* [EXERCISE PROMPT]
Please give the listing again, word for word, with nothing left out.

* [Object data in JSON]
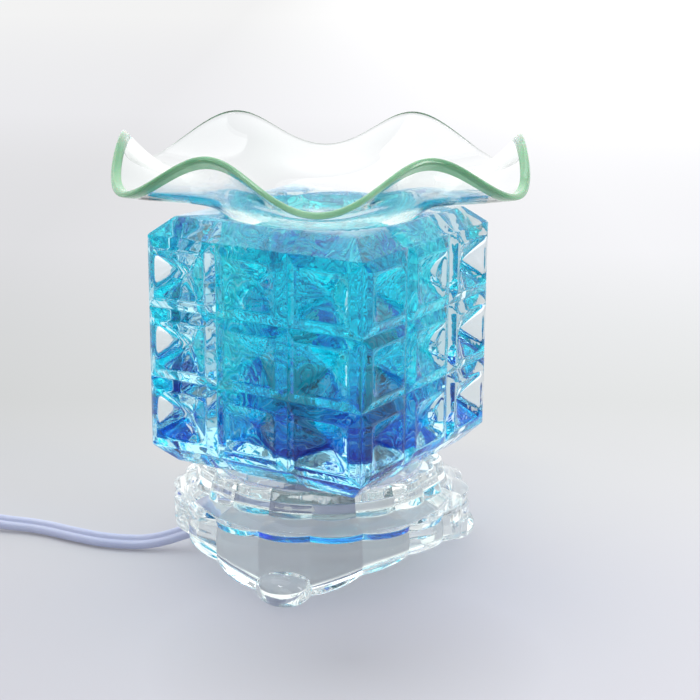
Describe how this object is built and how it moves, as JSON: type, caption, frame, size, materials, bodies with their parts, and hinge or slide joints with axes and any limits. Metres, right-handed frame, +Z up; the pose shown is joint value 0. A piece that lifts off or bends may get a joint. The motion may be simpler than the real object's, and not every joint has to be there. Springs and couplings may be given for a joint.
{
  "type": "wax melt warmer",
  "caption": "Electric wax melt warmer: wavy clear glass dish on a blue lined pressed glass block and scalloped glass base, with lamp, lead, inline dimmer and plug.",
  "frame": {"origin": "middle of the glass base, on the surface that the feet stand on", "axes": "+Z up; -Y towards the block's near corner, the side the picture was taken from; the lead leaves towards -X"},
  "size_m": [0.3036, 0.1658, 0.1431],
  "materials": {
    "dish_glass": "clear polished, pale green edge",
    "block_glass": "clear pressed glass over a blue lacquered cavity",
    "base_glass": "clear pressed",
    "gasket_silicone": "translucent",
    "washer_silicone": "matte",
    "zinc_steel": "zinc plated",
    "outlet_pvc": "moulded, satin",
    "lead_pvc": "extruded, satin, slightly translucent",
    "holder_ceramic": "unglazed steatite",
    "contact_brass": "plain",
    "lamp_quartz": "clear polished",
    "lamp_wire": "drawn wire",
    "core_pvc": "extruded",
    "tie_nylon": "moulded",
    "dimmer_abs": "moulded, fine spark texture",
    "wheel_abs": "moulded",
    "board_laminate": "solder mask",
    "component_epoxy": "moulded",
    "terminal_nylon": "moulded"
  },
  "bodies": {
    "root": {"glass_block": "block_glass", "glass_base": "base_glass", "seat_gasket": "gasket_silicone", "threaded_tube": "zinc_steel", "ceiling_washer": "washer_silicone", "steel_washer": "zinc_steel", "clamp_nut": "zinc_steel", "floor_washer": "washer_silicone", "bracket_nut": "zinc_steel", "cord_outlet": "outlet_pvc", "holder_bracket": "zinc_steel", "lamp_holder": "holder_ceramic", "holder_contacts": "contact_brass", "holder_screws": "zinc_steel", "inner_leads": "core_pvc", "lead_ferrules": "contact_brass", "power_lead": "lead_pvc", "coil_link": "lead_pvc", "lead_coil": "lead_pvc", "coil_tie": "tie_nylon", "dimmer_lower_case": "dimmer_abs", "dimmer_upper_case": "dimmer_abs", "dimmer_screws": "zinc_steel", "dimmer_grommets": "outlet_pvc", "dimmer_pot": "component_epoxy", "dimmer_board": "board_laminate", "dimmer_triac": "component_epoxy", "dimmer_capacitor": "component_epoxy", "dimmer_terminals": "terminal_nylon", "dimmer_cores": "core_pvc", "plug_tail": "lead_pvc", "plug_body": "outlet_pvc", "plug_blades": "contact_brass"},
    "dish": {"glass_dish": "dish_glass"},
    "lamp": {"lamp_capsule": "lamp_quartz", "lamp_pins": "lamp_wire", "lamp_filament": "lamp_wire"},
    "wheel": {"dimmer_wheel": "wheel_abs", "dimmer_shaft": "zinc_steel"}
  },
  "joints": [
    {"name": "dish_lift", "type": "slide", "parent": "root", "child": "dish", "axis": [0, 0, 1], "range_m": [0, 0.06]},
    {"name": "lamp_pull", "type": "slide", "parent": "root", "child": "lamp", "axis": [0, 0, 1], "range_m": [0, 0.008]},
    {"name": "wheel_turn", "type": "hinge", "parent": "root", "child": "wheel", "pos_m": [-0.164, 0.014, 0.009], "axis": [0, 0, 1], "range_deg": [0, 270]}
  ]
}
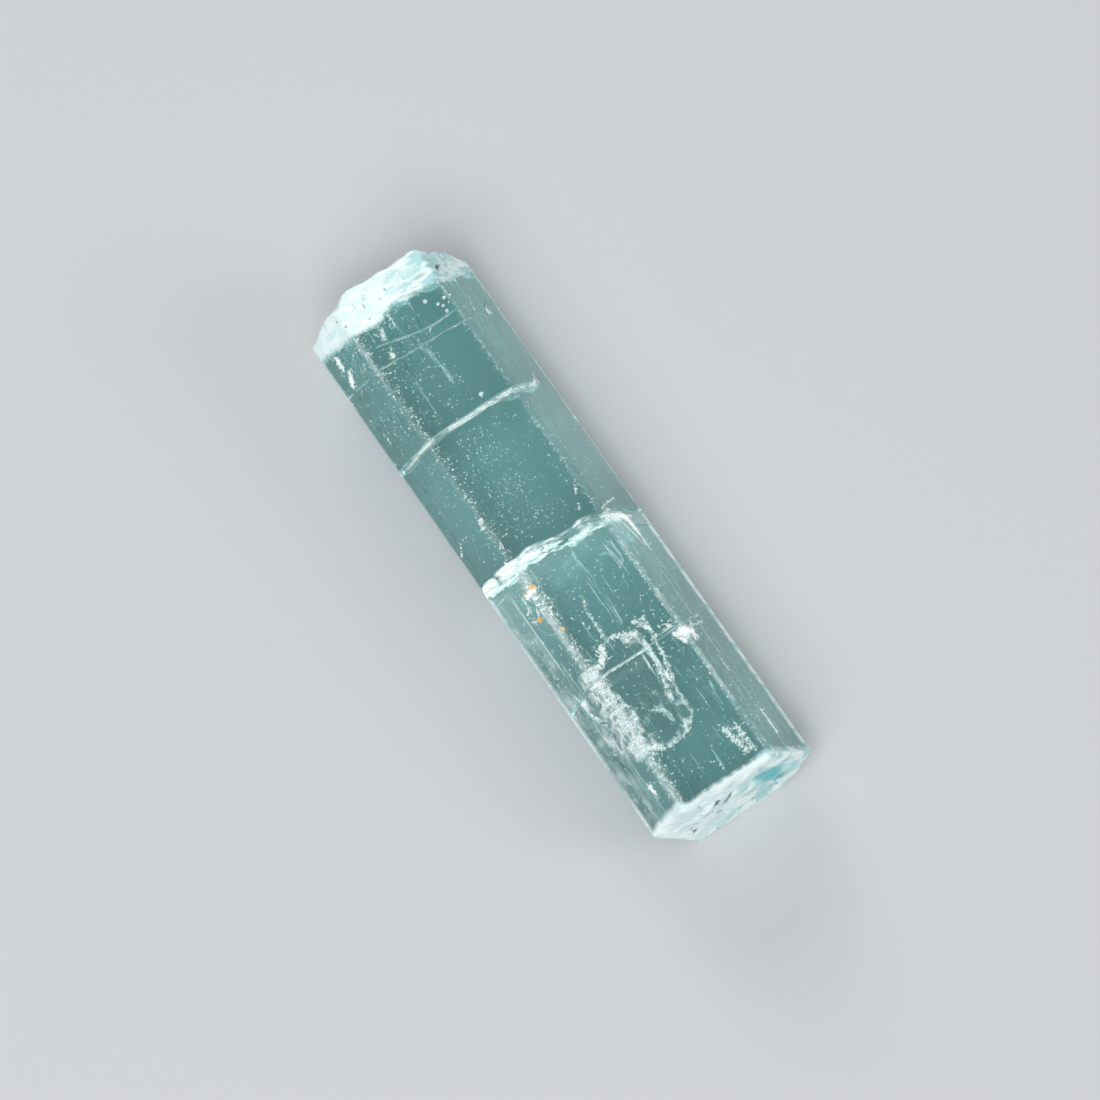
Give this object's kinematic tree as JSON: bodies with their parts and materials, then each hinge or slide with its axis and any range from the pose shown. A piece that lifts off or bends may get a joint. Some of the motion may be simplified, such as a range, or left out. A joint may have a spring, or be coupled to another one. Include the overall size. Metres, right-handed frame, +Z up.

* [SOLUTION FOR THIS TASK]
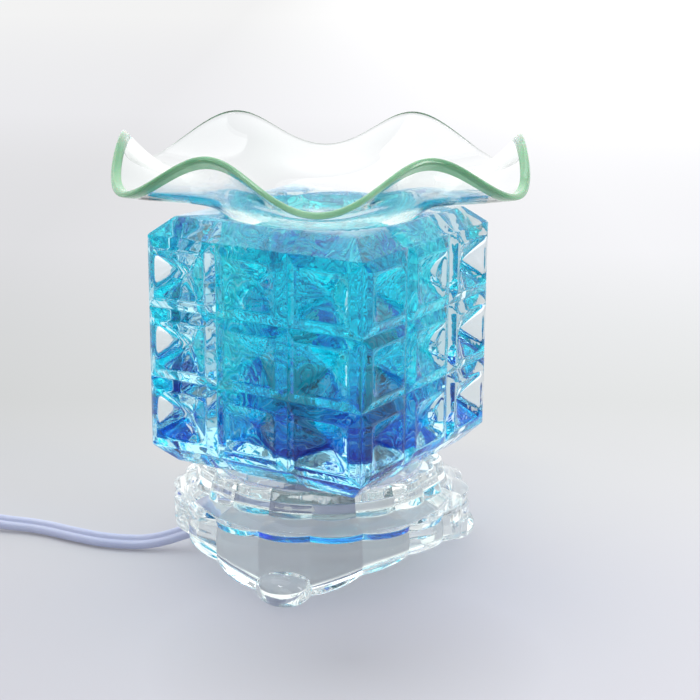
Describe how this object is built and how it moves, as JSON: type, caption, frame, size, materials, bodies with their parts, and hinge or slide joints with axes and any limits. Metres, right-handed frame, +Z up; the pose shown is joint value 0. A piece that lifts off or bends may get a joint. The motion may be simpler than the real object's, and not every joint has to be there. Springs and couplings may be given for a joint.
{
  "type": "wax melt warmer",
  "caption": "Electric wax melt warmer: wavy clear glass dish on a blue lined pressed glass block and scalloped glass base, with lamp, lead, inline dimmer and plug.",
  "frame": {"origin": "middle of the glass base, on the surface that the feet stand on", "axes": "+Z up; -Y towards the block's near corner, the side the picture was taken from; the lead leaves towards -X"},
  "size_m": [0.3036, 0.1658, 0.1431],
  "materials": {
    "dish_glass": "clear polished, pale green edge",
    "block_glass": "clear pressed glass over a blue lacquered cavity",
    "base_glass": "clear pressed",
    "gasket_silicone": "translucent",
    "washer_silicone": "matte",
    "zinc_steel": "zinc plated",
    "outlet_pvc": "moulded, satin",
    "lead_pvc": "extruded, satin, slightly translucent",
    "holder_ceramic": "unglazed steatite",
    "contact_brass": "plain",
    "lamp_quartz": "clear polished",
    "lamp_wire": "drawn wire",
    "core_pvc": "extruded",
    "tie_nylon": "moulded",
    "dimmer_abs": "moulded, fine spark texture",
    "wheel_abs": "moulded",
    "board_laminate": "solder mask",
    "component_epoxy": "moulded",
    "terminal_nylon": "moulded"
  },
  "bodies": {
    "root": {"glass_block": "block_glass", "glass_base": "base_glass", "seat_gasket": "gasket_silicone", "threaded_tube": "zinc_steel", "ceiling_washer": "washer_silicone", "steel_washer": "zinc_steel", "clamp_nut": "zinc_steel", "floor_washer": "washer_silicone", "bracket_nut": "zinc_steel", "cord_outlet": "outlet_pvc", "holder_bracket": "zinc_steel", "lamp_holder": "holder_ceramic", "holder_contacts": "contact_brass", "holder_screws": "zinc_steel", "inner_leads": "core_pvc", "lead_ferrules": "contact_brass", "power_lead": "lead_pvc", "coil_link": "lead_pvc", "lead_coil": "lead_pvc", "coil_tie": "tie_nylon", "dimmer_lower_case": "dimmer_abs", "dimmer_upper_case": "dimmer_abs", "dimmer_screws": "zinc_steel", "dimmer_grommets": "outlet_pvc", "dimmer_pot": "component_epoxy", "dimmer_board": "board_laminate", "dimmer_triac": "component_epoxy", "dimmer_capacitor": "component_epoxy", "dimmer_terminals": "terminal_nylon", "dimmer_cores": "core_pvc", "plug_tail": "lead_pvc", "plug_body": "outlet_pvc", "plug_blades": "contact_brass"},
    "dish": {"glass_dish": "dish_glass"},
    "lamp": {"lamp_capsule": "lamp_quartz", "lamp_pins": "lamp_wire", "lamp_filament": "lamp_wire"},
    "wheel": {"dimmer_wheel": "wheel_abs", "dimmer_shaft": "zinc_steel"}
  },
  "joints": [
    {"name": "dish_lift", "type": "slide", "parent": "root", "child": "dish", "axis": [0, 0, 1], "range_m": [0, 0.06]},
    {"name": "lamp_pull", "type": "slide", "parent": "root", "child": "lamp", "axis": [0, 0, 1], "range_m": [0, 0.008]},
    {"name": "wheel_turn", "type": "hinge", "parent": "root", "child": "wheel", "pos_m": [-0.164, 0.014, 0.009], "axis": [0, 0, 1], "range_deg": [0, 270]}
  ]
}
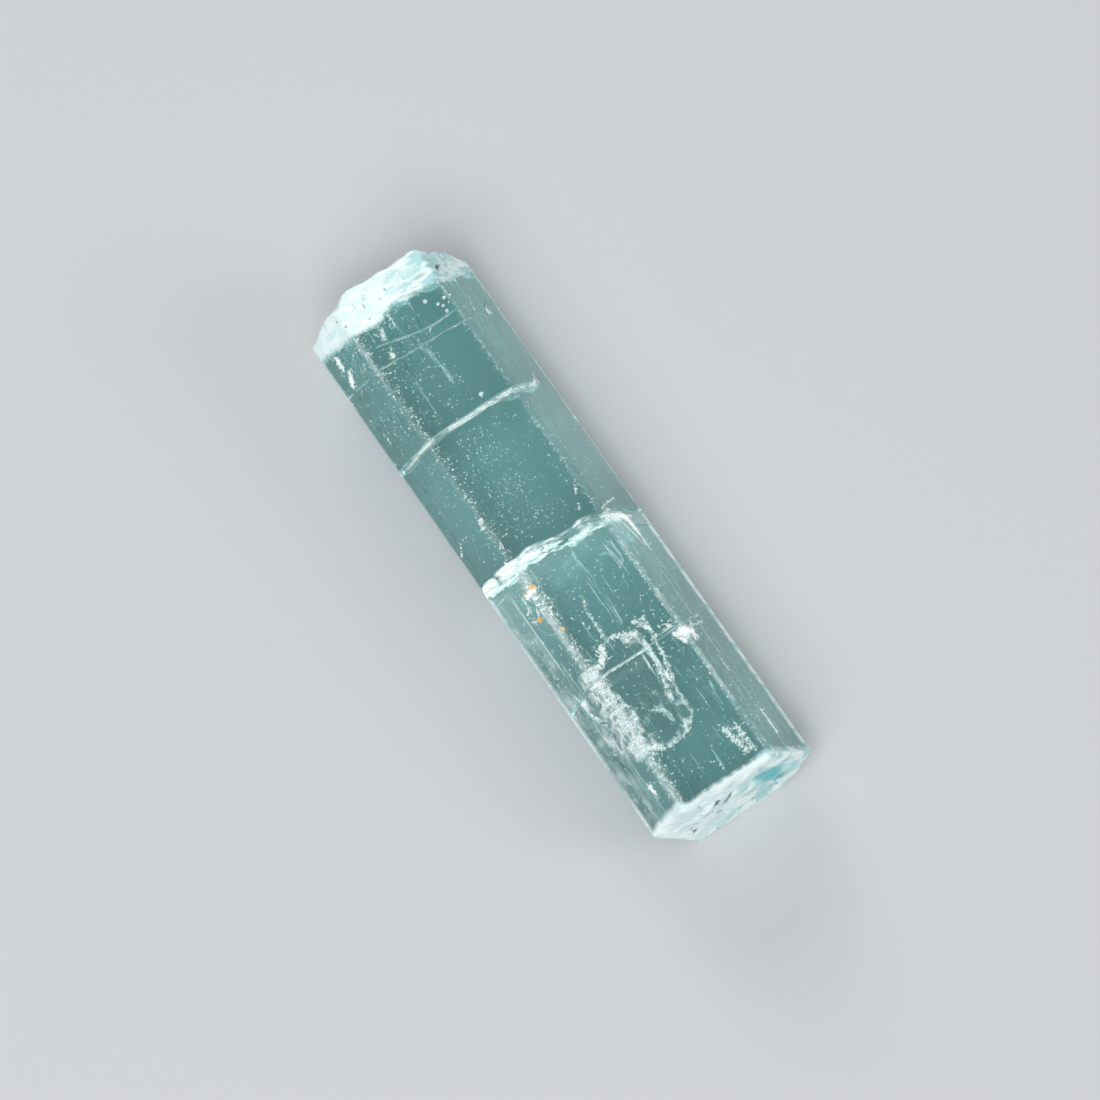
Give this object's kinematic tree as JSON: bodies with their parts and materials, then each hinge or slide with its axis and any range from the pose shown. A piece that lifts off or bends may get a joint. Some of the motion may be simplified, such as a range, or left out. A joint may have a spring, or be coupled to another one. Include the overall size. Metres, right-handed frame, +Z up.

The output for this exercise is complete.